Integration should also shape the decision. In many environments, signage is not a standalone system. It may need to interoperate with IPTV middleware, room booking systems, video distribution, touch interfaces, CMS platforms and enterprise authentication. A technically capable player that does not integrate cleanly can still be the wrong choice.

This is where a consultancy-led approach has value. Providers such as iStreams work across hardware, software and wider AV infrastructure, which helps reduce the common gap between a player that works in isolation and a signage ecosystem that performs properly in operation.

Common mistakes when comparing digital signage players

One of the most common mistakes is buying on specification sheet alone. Processor type, memory and storage matter, but they do not tell the whole story. Firmware quality, remote administration, thermal behaviour and software compatibility usually have a greater effect on long-term performance.

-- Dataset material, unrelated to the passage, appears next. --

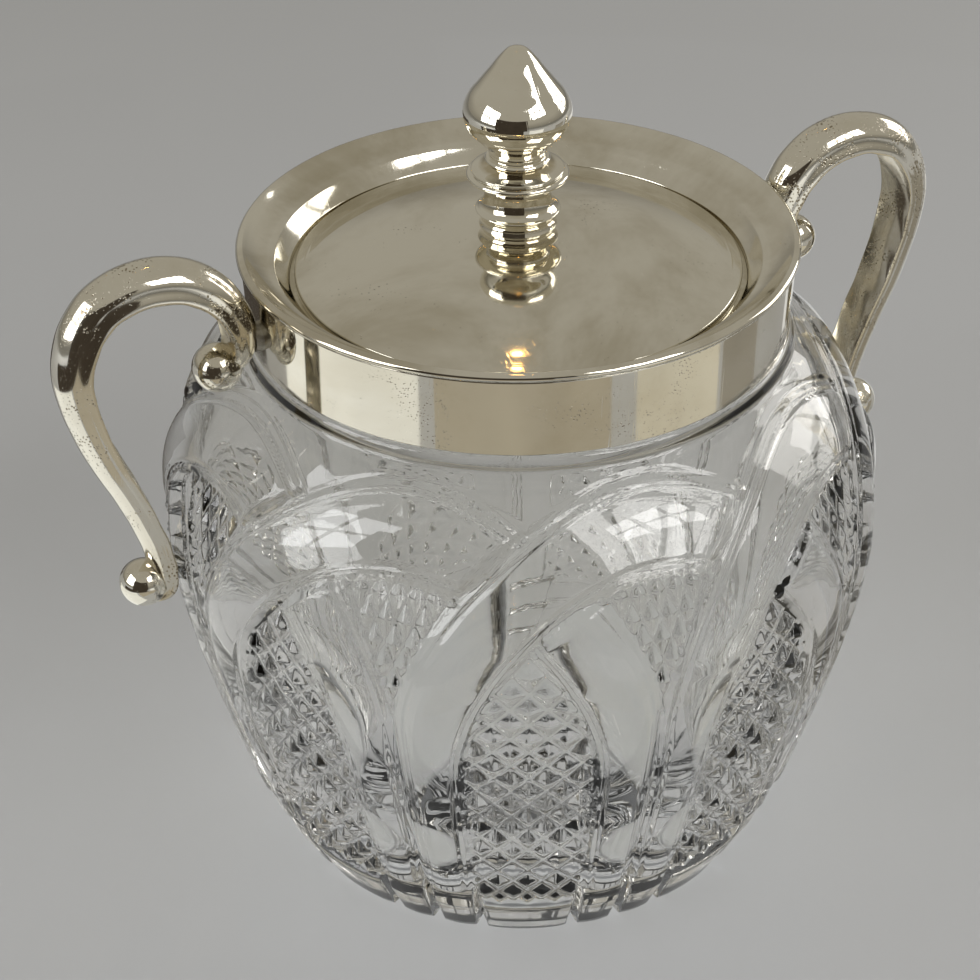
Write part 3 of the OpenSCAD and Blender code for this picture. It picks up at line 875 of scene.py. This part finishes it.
handle = {
    "wide": 8.6, "thick": 4.9, "ballR": 3.7, "sides": 64, "steps": 12, "dish": 0.3, "edgeNeck": 0.07,
    "hammer": 0.02, "hammerOutside": 0.35, "hammerBlows": 7, "wornInside": 0.5, "wornEnds": 0.7,
    # each place: how far it follows the belly, how far out, how high from the rim, share of full size
    "route": [
        (0, 5.0, -11.2, 0.50), (0, 3.5, -10.7, 0.66), (0, 2.6, -8.0, 0.84), (0, 3.1, -4.2, 0.92),
        (0, 5.7, 0.6, 0.98), (0, 10.2, 4.0, 1), (0.2, 13.0, 5.0, 1), (0.4, 15.9, 3.1, 1),
        (0.6, 16.6, -1.3, 1), (0.7, 16.7, -7.0, 0.98), (0.8, 14.5, -13.5, 0.94), (0.9, 10.7, -21.5, 0.88),
        (1, 5.9, -29.5, 0.82), (1, 3.4, -37.0, 0.77), (1, 2.3, -43.0, 0.73), (1, 2.6, -46.6, 0.62),
        (1, 4.8, -47.8, 0.38)],
    "upperBall": (0, 6.5, -11.6), "lowerBall": (1, 5.2, -45.7),
}


def onHandle(p):  # distance from the axis, and height
    wallR = collar["rimR"] - collar["lipOut"]
    return wallR + p[0] * (bowl["bellyR"] - wallR) + p[1], rimZ + p[2]


def makeStrap(name, side, seed):
    h = handle
    path = smoothLine([(*onHandle(p), p[3]) for p in h["route"]], h["steps"])
    run = np.gradient(path[:, :2], axis=0)
    run /= np.linalg.norm(run, axis=1)[:, None]
    turn = 2 * math.pi * (np.arange(h["sides"]) + 0.5) / h["sides"]
    luck = np.random.default_rng(seed)
    halfW, halfT = h["wide"] * path[:, 2:] / 2, h["thick"] * path[:, 2:] / 2
    s = np.sin(turn)
    dished = h["dish"] * np.sin(turn) ** 2 * (s < 0)
    lift = halfT * (np.where(s > 0, 2 * s, np.maximum(1.2 * s, -0.1)) - 0.9 + dished)
    across = halfW * np.cos(turn) * (1 - h["edgeNeck"] * np.exp(-((s - 0.32) / 0.16) ** 2))
    along = np.arange(len(path))[:, None] / h["steps"]
    for k in range(h["hammerBlows"]):  # hammer marks, deepest on the inside
        wave = luck.uniform(2, 9) * along + luck.uniform(1, 3) * np.cos(turn) + luck.uniform(0, 6.3)
        lift = lift + h["hammer"] * np.sin(wave) * np.where(s > 0, h["hammerOutside"], 1)
    x = side * (path[:, :1] - run[:, 1:] * lift)
    z = path[:, 1:2] + run[:, :1] * lift
    points = np.stack([x, side * across + 0 * x, z], 2).reshape(-1, 3)
    faces = ringFaces(len(path), h["sides"], False)
    n, last = h["sides"], (len(path) - 1) * h["sides"]
    mids = [points[:n].mean(0), points[last:].mean(0)]
    faces += [(len(points), (k + 1) % n, k) for k in range(n)]
    faces += [(len(points) + 1, last + k, last + (k + 1) % n) for k in range(n)]
    ends = np.minimum(along, along[-1] - along)
    worn = np.exp(-ends / 1.2) * h["wornEnds"] + h["wornInside"] * (s < 0) * np.ones_like(along)
    points = np.vstack([points, mids])
    return makeMesh(name, points, faces, {"hollow": np.append(np.clip(worn, 0, 1).ravel(), [1, 1])})


def makeBall(name, at, side, seed):  # a drop pressed on the strap's end
    r = handle["ballR"]
    a = np.linspace(-90, 90, 41)
    outline = np.column_stack([r * np.cos(np.radians(a)), r * np.sin(np.radians(a))])
    outline[0, 0] = outline[-1, 0] = 0
    ball = turned(name, outline, columns=64, corner=0.01, wobble=0.03, seed=seed)
    x, z = onHandle(at)
    onItsSide = Matrix.Rotation(math.radians(90), 4, "X")  # its poles point along Y
    ball.data.transform(Matrix.Translation((side * x * mm, 0, z * mm)) @ onItsSide)
    return ball


handleSilver = makeSilver("handle silver", {
    **silverBase, "toned": 0.4, "specks": 0.85, "speckScale": 2100, "pitted": 0.45,
    "dark": (0.36, 0.31, 0.22), "gloss": 0.05, "dull": 0.14, "dents": 0.8, "film": 0.4})
for side, word, seed in ((-1, "left", 21), (1, "right", 22)):
    strap = makeStrap(f"strap{word.title()}", side, seed)
    finish(strap, "bowl", "silver", handleSilver, f"handle_{word}")
    for spot in ("upper", "lower"):
        ball = makeBall(f"{spot}Ball{word.title()}", handle[f"{spot}Ball"], side, seed + len(spot))
        finish(ball, "bowl", "silver", handleSilver, f"handle_{word}_{spot}_ball")
print("handles bent")


# parts that keep their own shape

def dress(node, material):
    piece = nodes[node]
    piece.data.materials.clear()
    piece.data.materials.append(material)


def makePlain(name, light, dark, scale, metallic, rough, bump):
    material, tree, shader = startMaterial(name)
    grain = noise(tree, scale, 6, 0.6)
    tree.links.new(mixColour(tree, ramp(tree, grain, 0.35, 0.7), light, dark), shader.inputs["Base Color"])
    shader.inputs["Metallic"].default_value = metallic
    wiped = useGroup(tree, smears, Scale=scale, Clean=rough[0], Smeared=rough[1])
    tree.links.new(wiped, shader.inputs["Roughness"])
    bumped(tree, shader, grain, bump)
    return material


plainLooks = {  # light and dark colour, grain, metallic, roughness from and to, bump
    "setting plaster": ((0.62, 0.58, 0.5), (0.5, 0.46, 0.38), 400, 0, (0.8, 0.95), 0.0002),
    "solder": ((0.5, 0.48, 0.43), (0.25, 0.22, 0.17), 700, 1, (0.35, 0.55), 0.0001),
    "turned brass": ((0.75, 0.56, 0.28), (0.45, 0.31, 0.15), 300, 1, (0.2, 0.4), 0.00005),
}
plaster, solder, brass = (makePlain(name, *look) for name, look in plainLooks.items())
dress("neck_plaster", plaster)
for word in ("left", "right"):
    dress(f"handle_{word}_solder", solder)
for node in ("finial_stud", "lid_washer", "lid_nut"):
    dress(node, brass)
print("materials done")

low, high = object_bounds()
for word, box in (("visual", (low, high)), ("cad", (cadLow, cadHigh))):
    print(word, "size in mm:", [round((b - a) / mm, 1) for a, b in zip(*box)])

Another mistake is treating all Android or all Windows devices as equivalent. They are not. Two players with similar specifications can differ significantly in stability and manageability depending on how the manufacturer has implemented the platform.

It is also risky to ignore content complexity. A player that handles full-screen video perfectly may still struggle with HTML-heavy layouts, data visualisation or mixed media zones. Pilot testing should replicate real workloads, not just ideal conditions.

Finally, buyers sometimes separate signage hardware from the rest of the project. That can lead to fragmented responsibility across display vendors, CMS providers, stream distribution specialists and IT teams. For complex environments, it is usually more effective to evaluate the player as one part of an integrated media architecture.

The best digital signage players are the ones that remain dependable after installation day – when content changes, networks get busy, and support teams need answers quickly. If the choice is made with the full system in mind, the signage network is far more likely to stay stable, scalable and useful over the long term.